Our literature search was conducted in three stages. In stage 1, we used Web of Science to identify papers that mentioned “quantitative bias analysis” and “unmeasured confounding” (or their synonyms) in either the title, abstract or as keywords (see Supplementary Box 1 in Additional file 1). In stage 2, the abstracts were reviewed by two independent reviewers to determine if they were eligible for data extraction with any disagreements resolved by consensus. Eligible abstracts were published articles that either introduced a new QBA method or software implementation, compared or reviewed existing QBA methodology, or gave a tutorial on QBA. Examples of ineligible abstracts were meeting abstracts, commentaries, articles where a QBA was not conducted but mentioned as further work, and articles solely focused on answering applied questions (and so included limited information on the statistical methodology used). In stage 3, we extracted from the full text information about the analysis of interest, the QBA method, and the software used to implement the QBA.

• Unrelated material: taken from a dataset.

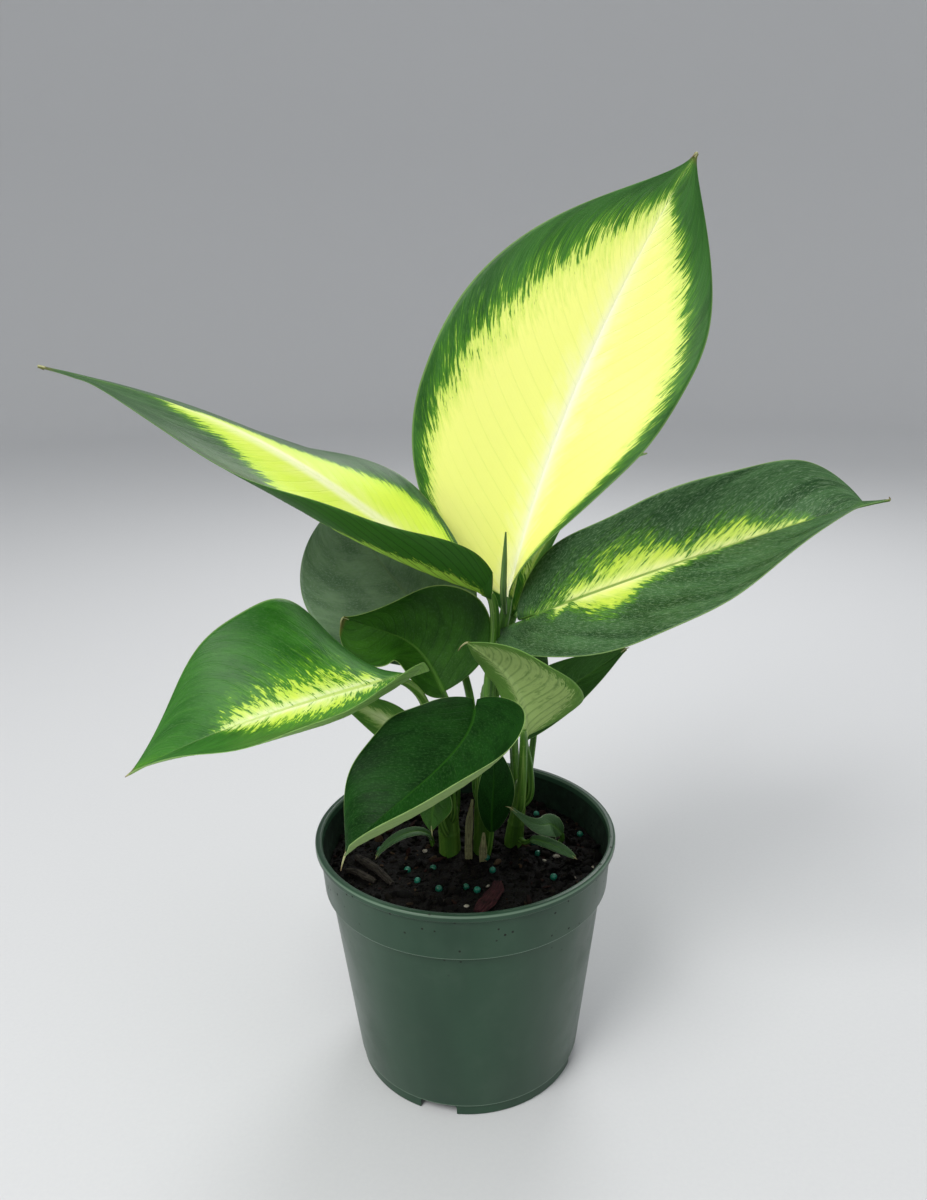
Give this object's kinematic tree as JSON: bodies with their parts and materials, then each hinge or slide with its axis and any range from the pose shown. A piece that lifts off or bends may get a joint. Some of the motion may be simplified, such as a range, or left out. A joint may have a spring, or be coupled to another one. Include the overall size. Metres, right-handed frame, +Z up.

Illustration of QBA software applicable for a linear regression analysis

From our software review, we identified those programs applicable when the analysis of interest is a linear regression of an unmatched study. For each program, we provide descriptions of the software and implemented QBA method.

We applied these QBA programs to data from the BCG and NHANES studies. For both examples, the naive analysis was the linear regression Y|XC with binary exposure X. We used measured variables to represent the unmeasured confounders U. So, in effect our analyses examined the effect of not including certain confounders and we assumed that after adjustment for U and C there was no unmeasured confounding. In the BCG example, U represents a single unmeasured confounder, statistical significance was defined at the \(5\%\) level and adjustment for U did not change the study conclusions. See Additional file 1 for the NHANES example where U represents multiple unmeasured confounders, statistical significance was defined at the \(1\%\) level and adjustment for U did change the study conclusions.

When supported by the program, we calculated benchmark values for \(\phi\) based on C and the bias-adjusted results when \(\phi\) was set to (multiples of) the benchmark values corresponding to the “strongest measured covariate” (i.e., the covariate that had the strongest associations with X and Y).

As this is an illustrative example of applying a QBA to unmeasured confounding, we have ignored other potential sources of bias (such as missing data) and only considered a small number of measured covariates. We restricted our analyses to participants with complete data on YXC and U.

Description of the BCG study

The BCG study is a follow-up of a dietary intervention randomised controlled trial of pregnant women and their offspring [29, 30]. Data were collected on the offspring (gestational age, sex, and 14 weight and height measures at birth, 6 weeks, 3, 6, 9 and 12 months, and thereafter at 6-monthly intervals until aged 5 years) and their parents (anthropometric measures, health behaviours and socioeconomic characteristics). When aged 25, these offspring were invited to participate in a follow-up study in which standard anthropometric measures were recorded. We refer to the offspring, later young adults in the follow-up study, as the study participants.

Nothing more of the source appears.